HHMI grants connect research institutions with local schools
June 21, 2007
On June 21, the Howard Hughes Medical Institute formally announced that VCU was the recipient of a $750,000 grant to implement programs targeting teachers, community members and students highlighting applied systems biology. Some of these programs will involve hands-on workshops at the VCU Rice Center. Dr Richard Rezba, Director of the Center for Life Sciences Education is PI on this grant, which was one of only 32 awarded out of 297 applications.
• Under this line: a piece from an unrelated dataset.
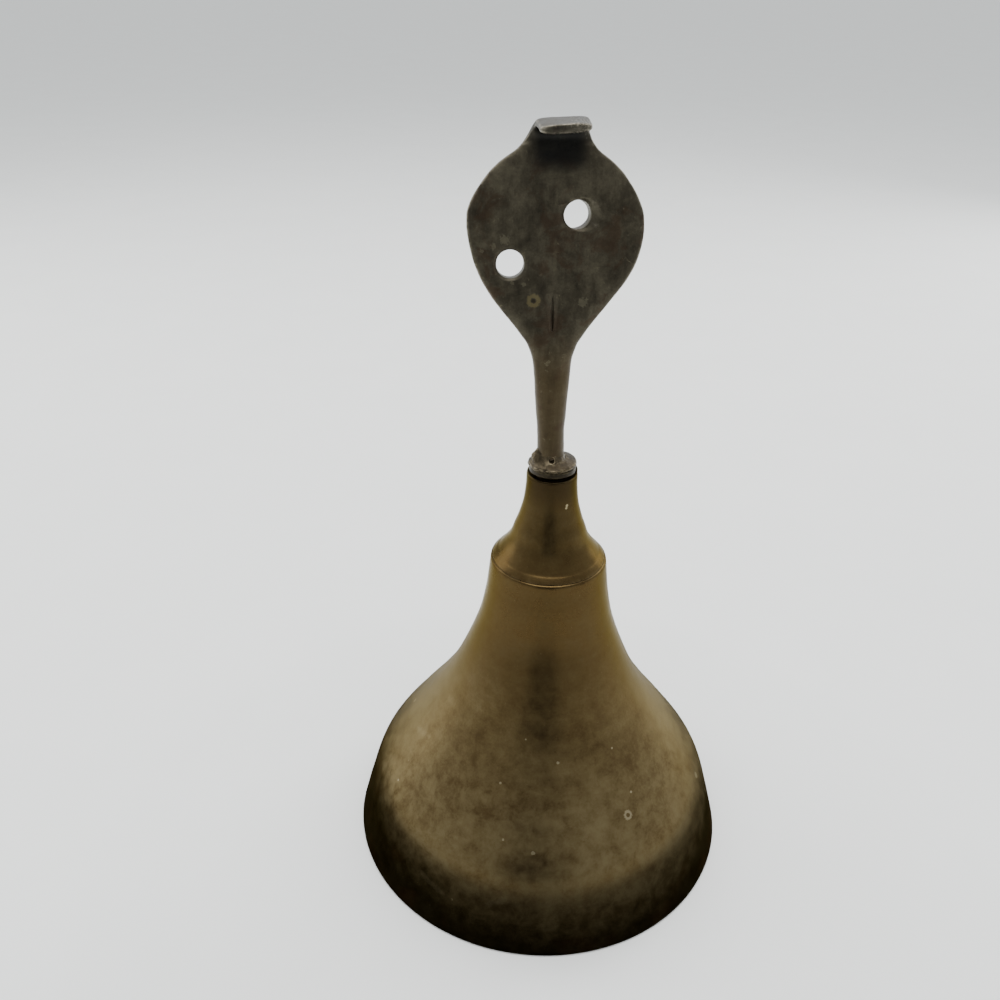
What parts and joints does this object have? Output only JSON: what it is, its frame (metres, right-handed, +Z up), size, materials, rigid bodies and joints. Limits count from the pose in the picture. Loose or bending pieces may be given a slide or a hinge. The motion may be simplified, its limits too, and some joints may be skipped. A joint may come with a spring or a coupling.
{
  "type": "hand bell",
  "caption": "Turned brass hand bell for worship, with a flared mouth, a ridged neck, a pierced cobra-hood handle and a clapper hung inside on a wire ring.",
  "frame": {"origin": "centre of the bell's mouth, on the plane of its rim, where it stands", "axes": "+Z up along the bell's axis to the handle; -Y is the side the cobra hood faces; +X to the right of that side"},
  "size_m": [0.076, 0.076, 0.1428],
  "materials": {
    "bell_brass": "satin aged brass with a brown patina",
    "washer_brass": "dark tarnished brass",
    "flange_brass": "rough filed brass",
    "braze": "lumpy brazing metal, worn bright on its high spots",
    "handle_brass": "satin grey-brown tarnished brass",
    "washer_steel": "dull steel",
    "nut_steel": "dull steel with a brown bloom",
    "eye_brass": "turned brass",
    "link_steel": "dark iron wire",
    "rod_iron": "dark iron wire, rubbed",
    "ball_brass": "cast brass"
  },
  "bodies": {
    "bell": {"bell_body": "bell_brass", "crown_washer": "washer_brass", "foot_flange": "flange_brass", "braze_fillet": "braze", "cobra_handle": "handle_brass", "inner_washer": "washer_steel", "tang_nut": "nut_steel", "eye_nut": "eye_brass"},
    "link": {"hanging_link": "link_steel"},
    "clapper": {"clapper_rod": "rod_iron", "clapper_ball": "ball_brass"}
  },
  "joints": [
    {"name": "link_swing", "type": "hinge", "parent": "bell", "child": "link", "pos_m": [0, 0, 0.0478], "axis": [1, 0, 0], "range_deg": [-8, 8]},
    {"name": "clapper_swing", "type": "hinge", "parent": "link", "child": "clapper", "pos_m": [0, 0, 0.0431], "axis": [0, 1, 0], "range_deg": [-40, 40]}
  ]
}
Virginia is for science lovers
As researchers generate vast quantities of data about individual genes, proteins and signaling pathways, scientists are realizing that true understanding of complex biological systems requires studying how these components work together. By focusing on the cell or organism as a whole, rather than merely the sum of its parts, systems biologists hope to open new avenues to understanding, preventing and treating disease. To help train future scientists to think like systems biologists, VCU in Richmond is taking a similarly integrated approach. It will use its $750,000 grant from HHMI to implement programs targeting teachers, community members and students at many educational levels. Graduate students and postdoctoral fellows will introduce kindergarten through 12th grade science teachers to research techniques in workshops highlighting applied systems biology. This training will help teachers create activities that encourage students to design and conduct their own scientific inquiries. The HHMI grant will also support development of a systems biology component to VCU’s popular “Secrets of the Sequence” public education campaign, through which educators can download videos and accompanying lesson plans and activities.